Only thing worse than losing someone is not sure whether you’ve lost someone. Not sure where they are. My heart goes out to you — Jill and I — it aches for you, those of you who are trying to determine whether or not the person who is missing is missing and unaccounted for reasons that are devastating.
What I’ve observed in my short time here today is the courage, the community, the sense of togetherness you have. It’s not an ordinary community. It’s a community based on faith in one another. I’ve watched. I’ve had an opportunity to get to know your governor, I know your senators, know your folks. What they said about who you are is true. It’s true, and it matters.
There’s an old — there’s as an Irish poet who wrote a poem called “The Cure at Troy.” There’s a stanza in it that seems to be appropriate. He said, “History teaches us not to hope on this side of the grave. But then once in a lifetime, that longed-for tidal wave of justice can rise up, and hope and history rhyme.”
It’s time it rises up for you all. It’s time to rebuild this community the way you want it built — the way you want it — (applause) — so it’s still a community, not a group of beautiful homes, but a community.
And I promise you — I give you my word, as a Biden — as long as I am President, your governor is governor, and this group of you — your elected officials are there, we’re not going to stop until it’s done.
As I flew over the carnage today in a helicopter, I could see a lovely home completely unscathed and a whole bunch of homes around it burned to the ground. Well, I asked what the average age of the homes were that were in this community. They said close to 50 years. The shingles are changed, the way in which the glass and the windows are built.
We’re not going to build back for you; we’re going to build back better — better than you had. But what you want, what you need. (Applause.)
Because, folks, the truth of the matter is that the rest of the world is looking at you. You know, it’s not the same circumstance that — no losses are the same. But the truth is, the feeling for families that have already been notified, it matters.
It’s going to be a long road, but you’ve got to have hope. Hope really does spring eternal. It’s based on faith, faith in one another.
You know, I’ve been impressed how you look out for one another and turn your pain into purpose. This town has stood in this sacred spot for centuries. So much history. So much beauty.
Just before coming here, I stood in front of a banyan tree that’s stood for 150 years. Burned, but it still stands. One resident called it a diamond in the rough of hope. Another said, “Fire cannot reach its roots.”
I know it’s a metaphor, but that’s you. That’s who you are. That’s Hawaii. There’s no quit in Hawaii. There’s no quit in America. There’s no quit in us if we remember, for God’s name, who we are.
Let me end with my prayer for all of you — a prayer that was said at the funeral masses affecting my children and my — it’s based on the 91st Psalm in my church, and it says, “May he raise you up on eagles’ wings and bear you on the breath of dawn, make you to shine like the sun, and hold you in the palm of his hand.”
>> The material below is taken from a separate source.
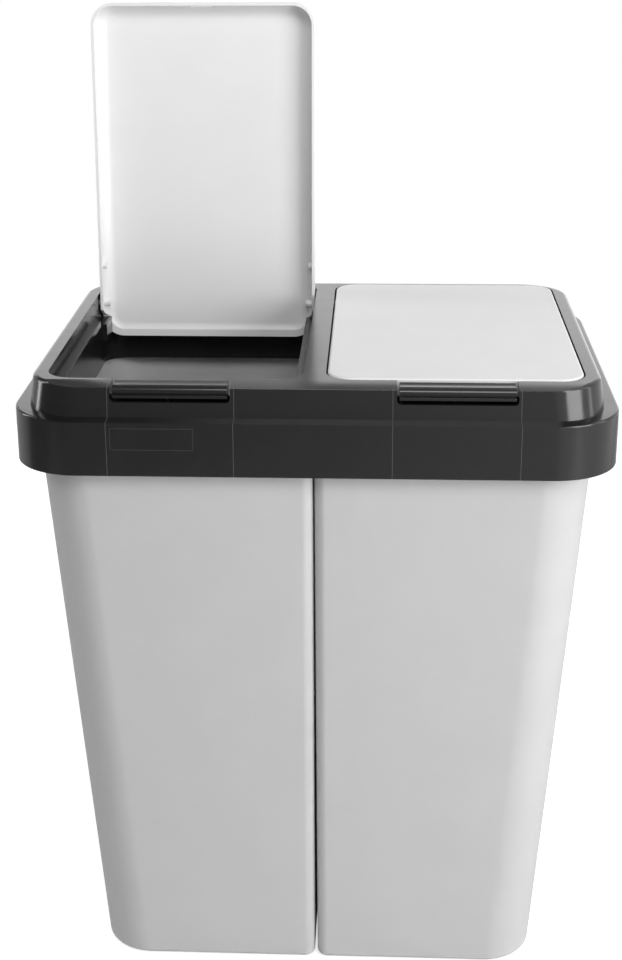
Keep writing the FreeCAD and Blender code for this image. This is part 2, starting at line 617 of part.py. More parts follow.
def make_flap(label, side, opened):
    """Make a flap in its own frame: pins on the X axis, skin up, pivot at the origin."""
    middle = signed_middle(side)
    body = new_body(label, middle, PIVOT_Y, PIVOT_Z)
    if opened:
        body.Placement.Rotation = FreeCAD.Rotation(FreeCAD.Vector(1, 0, 0), -1)
        bind(body, ".Placement.Rotation.Angle", "open_angle")
        body.Placement.Rotation.Axis = FreeCAD.Vector(-1, 0, 0)
    half_width = f"({MOUTH_WIDTH} / 2 - flap_side_gap)"
    front = f"({MOUTH_FRONT} + flap_front_gap - {PIVOT_Y})"
    rear = "(pivot_setback - flap_rear_gap)"
    top = "(pivot_drop + flap_proud)"
    foot = "(pivot_drop - rail_drop - rail_height + seat_gap)"
    corner = "(mouth_corner - flap_side_gap)"

    def outline(name, level, inset):
        """Sketch the flap's plan at one level, moved in by a wall."""
        sketch = new_sketch(body, "XY_Plane", name, level)
        add_rounded_outline(sketch, f"{inset} - {half_width}", f"{half_width} - {inset}",
                            f"{front} + {inset}", f"{rear} - {inset}",
                            (f"{corner} - {inset}",) * 4)
        return sketch

    block = pad(body, outline("flap_outline", foot, "0"), "flap_block", f"{top} - {foot}")
    fillet(body, block, flat_at(top), "flap_top_fillet", "flap_top_rounding")
    tray = pocket(body, outline("tray_outline", foot, "flap_wall"), "tray",
                  f"{top} - {foot} - flap_wall", backwards=True)
    fillet(body, tray, flat_at(f"{top} - flap_wall"), "flap_blend", "tray_blend")
    cut_flange_end(body, half_width, rear, top, foot)
    add_trunnions(body, half_width)
    add_pegs_and_slits(body, half_width)
    cut_catch_window(body, side, front)
    return body


def cut_flange_end(body, half_width, rear, top, foot):
    """Slant the side flanges behind the pivot and leave a shallow lip at the back."""
    lip = f"({top} - flap_rear_lip)"
    start = "(trunnion_diameter / 2 + flap_wall)"
    sketch = new_sketch(body, "YZ_Plane", "flange_end_outline")
    beyond = f"({rear} + flap_wall)"
    below = f"({foot} - flap_wall)"
    add_outline(sketch, ((start, below), (start, foot), (f"{start} + flap_end_slope", lip),
                         (beyond, lip), (beyond, below)))
    pocket(body, sketch, "flange_end_cut", f"2 * {half_width} + flap_wall", both_ways=True)


def add_trunnions(body, half_width):
    """Add the pivot pins outside the flanges and their bosses inside."""
    for name, start in (("left", f"-({half_width} + trunnion_reach)"),
                        ("right", f"{half_width} - flap_wall - trunnion_boss")):
        sketch = new_sketch(body, "YZ_Plane", f"{name}_trunnion_outline", start)
        add_circle(sketch, "0", "0", "trunnion_diameter / 2")
        pad(body, sketch, f"{name}_trunnion", "trunnion_reach + flap_wall + trunnion_boss")


def add_pegs_and_slits(body, half_width):
    """Add the peg inside each side flange and cut the slit in front of it."""
    for name, start in (("left", f"flap_wall / 2 - {half_width}"),
                        ("right", f"{half_width} - flap_wall - peg_reach")):
        sketch = new_sketch(body, "YZ_Plane", f"{name}_peg_outline", start)
        add_circle(sketch, "-peg_setback", "0", "peg_radius")
        pad(body, sketch, f"{name}_peg", "peg_reach + flap_wall / 2")
    slit = new_sketch(body, "YZ_Plane", "slit_outline")
    rear = "(-slit_setback)"
    front = "(-slit_setback - slit_length)"
    top = "(slit_height / 2)"
    foot = "(-slit_height / 2)"
    add_outline(slit, ((front, foot), (rear, foot), (rear, top), (front, top)))
    pocket(body, slit, "slits", f"2 * {half_width} + flap_wall", both_ways=True)


def cut_catch_window(body, side, front):
    """Cut the window in the front flange that the latch's nose reaches into."""
    shift = "notch_shift" if side > 0 else "-notch_shift"
    half = "(nose_width / 2 + window_clearance)"
    foot = f"({NOSE_FOOT} - seat_gap)"
    sketch = new_sketch(body, "XZ_Plane", "catch_window_outline", f"-({front} + flap_wall * 2)")
    top = f"({foot} + {WINDOW_HEIGHT})"
    add_outline(sketch, ((f"{shift} - {half}", foot), (f"{shift} + {half}", foot),
                         (f"{shift} + {half}", top), (f"{shift} - {half}", top)))
    pocket(body, sketch, "catch_window", "flap_wall * 3", backwards=True)


# --- latches ----------------------------------------------------------------

def make_latch(label, side):
    """Make a push latch in its own frame: pins on the X axis, pivot at the origin."""
    middle = LATCH_X if side > 0 else f"-{LATCH_X}"
    body = new_body(label, middle, LATCH_PIVOT_Y, LATCH_PIVOT_Z)
    back = "(latch_pivot_setback - latch_rear_gap)"
    front = f"(latch_front_inset - collar_depth / 2 - {LATCH_PIVOT_Y})"
    top = "(latch_pivot_drop - latch_top_drop)"
    groove_top = "(latch_pivot_drop - latch_nose)"
    groove_foot = f"({groove_top} - latch_groove)"
    groove_end = f"({front} + latch_groove_depth)"
    bar_foot = f"({groove_foot} - latch_bar)"
    inner_front = f"({groove_end} + latch_wall)"
    inner_top = f"({top} - latch_wall)"
    inner_back = f"({back} - latch_wall)"
    back_foot = f"({top} - latch_back)"
    skin = new_sketch(body, "YZ_Plane", "skin_outline")
    add_outline(skin, (
        (back, back_foot), (back, top), (front, top), (front, groove_top),
        (groove_end, groove_top), (groove_end, groove_foot), (front, groove_foot),
        (front, bar_foot), (inner_front, bar_foot), (inner_front, inner_top),
        (inner_back, inner_top), (inner_back, back_foot)))
    block = pad(body, skin, "skin", LATCH_WIDTH, both_ways=True)

    def front_top_edge(box):
        """Pick the long edge where the latch's top meets its front."""
        level = abs(box.ZMin - number_of(top)) + abs(box.ZMax - number_of(top))
        return level < 1e-4 and abs(box.YMax - number_of(front)) < 1e-4

    fillet(body, block, front_top_edge, "latch_nose_fillet", "nose_rounding")
    for name, place, radius, depth in (
            ("grip", f"{front} + grip_setback", "grip_radius", "grip_depth"),
            ("thumb_rest", f"{back} - dish_setback", "dish_radius", "dish_depth")):
        sketch = new_sketch(body, "YZ_Plane", f"{name}_outline")
        add_circle(sketch, place, f"{top} + {radius} - {depth}", radius)
        pocket(body, sketch, name, f"2 * {LATCH_WIDTH}", both_ways=True)
    for name, start in (("left", f"-({LATCH_WIDTH} / 2)"),
                        ("right", f"{LATCH_WIDTH} / 2 - latch_wall")):
        add_latch_end(body, name, start, inner_front, inner_back, inner_top, bar_foot, back_foot)
    add_latch_nose(body, inner_back)
    boss = new_sketch(body, "XY_Plane", "spring_boss_outline", f"{inner_top} - spring_stud_height")
    add_circle(boss, "0", "latch_pivot_setback - spring_setback", "spring_stud")
    pad(body, boss, "spring_boss", "spring_stud_height + latch_wall / 2")
    return body


def add_latch_end(body, name, start, inner_front, inner_back, inner_top, bar_foot, back_foot):
    """Close one end of the latch with a web: ear, pin and the heel that stops it."""
    web = new_sketch(body, "YZ_Plane", f"{name}_web_outline", start)
    half_wall = "latch_wall / 2"
    heel_foot = "(latch_pivot_drop + stop_gap - pocket_drop)"
    add_outline(web, (
        (inner_front, bar_foot), ("-latch_ear", "0"), ("0", heel_foot),
        ("latch_ear - latch_wall / 4", heel_foot),
        (f"{inner_back} + {half_wall}", back_foot),
        (f"{inner_back} + {half_wall}", f"{inner_top} + {half_wall}"),
        (inner_front, f"{inner_top} + {half_wall}")))
    pad(body, web, f"{name}_web", "latch_wall")
    ear = new_sketch(body, "YZ_Plane", f"{name}_ear_outline", start)
    add_circle(ear, "0", "0", "latch_ear")
    pad(body, ear, f"{name}_ear", "latch_wall")
    reach = "(latch_gap + latch_pin_hold)"
    pin_start = f"{start} - {reach}" if name == "left" else start
    pin = new_sketch(body, "YZ_Plane", f"{name}_pin_outline", pin_start)
    add_circle(pin, "0", "0", "latch_pin_diameter / 2")
    pad(body, pin, f"{name}_pin", f"latch_wall + {reach}")


def add_latch_nose(body, inner_back):
    """Add the nose on the latch's back that holds the closed flap down."""
    foot = "(latch_pivot_drop - nose_drop)"
    sketch = new_sketch(body, "YZ_Plane", "catch_nose_outline")
    start = f"({inner_back} + latch_wall / 2)"
    top = f"({foot} + nose_thickness)"
    add_outline(sketch, ((start, foot), (NOSE_REACH, foot),
                         (NOSE_REACH, f"{foot} + nose_thickness / 2"),
                         (f"{NOSE_REACH} - nose_thickness / 2", top), (start, top)))
    pad(body, sketch, "catch_nose", "nose_width", both_ways=True)


# --- latch springs ----------------------------------------------------------

def make_spring(label, side):
    """Make the coil spring that lifts a latch's front: one wire, swept along a helix."""
    height = "(pocket_drop - latch_top_drop - latch_wall - 2 * seat_gap - spring_wire)"
    coil = document.addObject("Part::Helix", f"{label}_coil")
    bind(coil, "Radius", "spring_diameter / 2")
    bind(coil, "Height", height)
    bind(coil, "Pitch", f"{height} / spring_turns")
    wire = document.addObject("Part::RegularPolygon", f"{label}_wire")
    wire.Polygon = 6
    bind(wire, "Circumradius", "spring_wire / 2")
    wire.Placement.Rotation = FreeCAD.Rotation(FreeCAD.Vector(1, 0, 0), 90)
    bind(wire, ".Placement.Base.x", "spring_diameter / 2")
    spring = document.addObject("Part::Sweep", label)
    spring.Label = label
    spring.Sections = [wire]
    spring.Spine = (coil, [])
    spring.Solid = True
    spring.Frenet = True
    bind(spring, ".Placement.Base.x", LATCH_X if side > 0 else f"-{LATCH_X}")
    bind(spring, ".Placement.Base.y", SPRING_Y)
    bind(spring, ".Placement.Base.z", "rim_height - pocket_drop + seat_gap + spring_wire / 2")
    return spring


def check_and_export(parts):
    """Stop on any failed object or bad shape, then write one file per part."""
    document.recompute()
    failed = [item.Name for item in document.Objects
              if "Invalid" in item.State or "Error" in item.State]
    if failed:
        raise RuntimeError(f"failed objects: {failed}")
    for part in parts:
        if part.Shape.isNull() or not part.Shape.isValid() or not part.Shape.Solids:
            raise RuntimeError(f"bad shape: {part.Label}")
    os.makedirs("parts", exist_ok=True)
    for part in parts:
        part.Shape.exportStep(f"parts/{part.Label}.step")
        print(part.Label, len(part.Shape.Solids), round(part.Shape.Volume / 1000, 1), "cm3")


def main():
    """Build every part in order and write the files."""
    parts = []
    for name, side in SIDES:
        parts.append(make_tub(f"{name}_tub", side))
    parts.append(make_collar())
    for name, side in SIDES:
        parts.append(make_flap(f"{name}_flap", side, opened=side < 0))
    for name, side in SIDES:
        parts.append(make_latch(f"{name}_latch", side))
        parts.append(make_spring(f"{name}_latch_spring", side))
    check_and_export(parts)


main()
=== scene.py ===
"""Looks of a double recycling bin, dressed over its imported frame.

Two pale tapered tubs stand side by side under one dark collar.  The collar carries two
pale flaps, hinged at the back, and two dark push latches at the front.  Sizes are metres,
+Z is up, -Y is the front and the floor is at Z = 0.
"""

import logging
import math
from dataclasses import dataclass
from enum import Enum

import bmesh
import bpy
from mathutils import Euler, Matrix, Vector


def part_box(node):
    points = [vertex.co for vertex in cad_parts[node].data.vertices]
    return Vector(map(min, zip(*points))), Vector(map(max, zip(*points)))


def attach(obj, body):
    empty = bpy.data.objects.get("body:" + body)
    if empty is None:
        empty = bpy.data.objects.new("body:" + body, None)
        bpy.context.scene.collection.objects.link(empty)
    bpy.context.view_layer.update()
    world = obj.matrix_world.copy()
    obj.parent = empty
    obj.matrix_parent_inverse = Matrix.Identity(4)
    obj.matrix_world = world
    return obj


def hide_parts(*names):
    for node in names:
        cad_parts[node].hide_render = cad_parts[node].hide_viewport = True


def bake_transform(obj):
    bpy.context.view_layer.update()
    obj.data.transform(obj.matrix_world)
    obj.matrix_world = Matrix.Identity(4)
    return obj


LOG = logging.getLogger("bin")
MM = 0.001

Socket = bpy.types.NodeSocket
Tree = bpy.types.NodeTree
Span = tuple[float, float]


class Side(Enum):
    """The two halves of the bin, by the sign of their place on X."""

    LEFT = -1
    RIGHT = 1

    @property
    def word(self) -> str:
        """Give the side's name as the frame's nodes use it."""
        return self.name.lower()


# --- colours and nodes --------------------------------------------------------


def linear(colour: str) -> tuple[float, float, float, float]:
    """Turn an sRGB hex colour into linear values.

    Args:
        colour: Six hex digits, with or without a leading hash.

    Returns:
        Linear red, green, blue and an alpha of one.
    """
    digits = colour.lstrip("#")
    parts = [int(digits[index:index + 2], 16) / 255 for index in (0, 2, 4)]
    red, green, blue = (part / 12.92 if part <= 0.04045 else ((part + 0.055) / 1.055) ** 2.4
                        for part in parts)
    return red, green, blue, 1.0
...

To you, the people of this island, have shown such absolute courage. The nation stands with you. It really does.
May God bless you all. And may you find the faith to be able to endure what you have to endure.
I don’t want to be a — I don’t want to do anything out of line here, but if anyone would like to speak with me when this is over, I’ll stay around, because I just want you to know I really care. Not a joke. Not a joke.
And besides, if I didn’t — Danny, I know you’re watching. (Laughter.) I know you’re watching. I think I learned the lessons you taught me.
God bless you all.
Every time I’d walk out of my grandpop’s house — he was an old Irish guy — he’d yell, “Joey, keep the faith.” And my grandmother went, “No, Joey, spread it.” Let’s spread the faith.